The game has an 8-bit style, which made for an interesting challenge in conveying emotion with simple sounds.
The most fun part was making the instruments myself. I started with basic sound waves such as sine waves and square waves and combined them with post processing to create unique instruments.
My vision was a somber yet hopeful feeling, and I feel that I accomplished it with this song.
This was a song that I made for the main menu of a racing game I started to develop.
I wanted a calm song that still had a driving beat (no pun intended).
This was another song for the racing game I was developing at the time.
I was still experimenting with the theme of the game, and this song was branching towards a more high energy game than Rooftops was made for.
My favorite part about the song is the strings. Although it seems like a small addition, they transformed the song into the exact early 2000s style that I wanted.
This song came from me being bored one Sunday afternoon and deciding to make something fun for myself.
The most challenging yet interesting part of the song was having the two different "phases" of the song mesh.
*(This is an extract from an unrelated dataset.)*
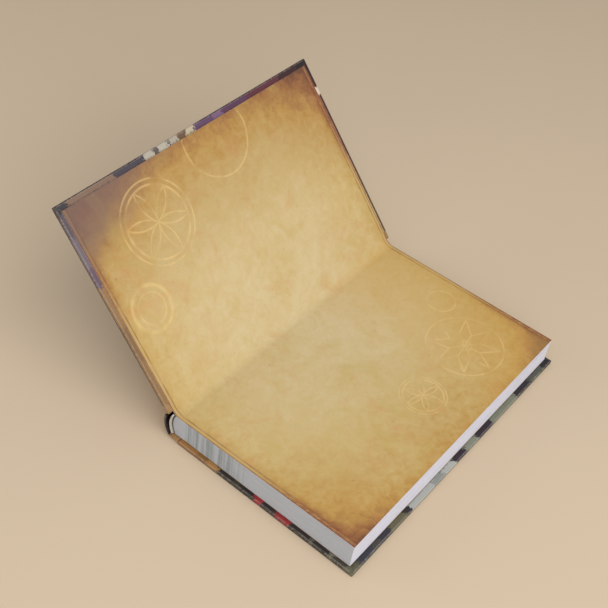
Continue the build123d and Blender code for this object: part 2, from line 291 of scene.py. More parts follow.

I wanted to give the listener a sense of breaking through the clouds during the transitions, going from dark and heavy to light and airy.
This song was also the first one where I used automation clips to enhance my sound, and it really helped me to make more dynamic music.
Sky High was the first song where I truly dived into FL Studio's audio mixer and patches.
Fine tuning the instruments into exactly what I wanted and even spacing them across the stereo not only enchanced the song, but gave me a stronger sense of balance with my music.
This was one of the first songs that I ever made using FL Studio, and it's what motivated me to stick with making music.
I didn't even know what mixing meant or how to add effects to the instruments, so I spent a long time finding instruments that sounded good from the getgo.
Although the process behind it was very rough, I am still happy with how this song came out in the end. It's definitely one of my more unique pieces!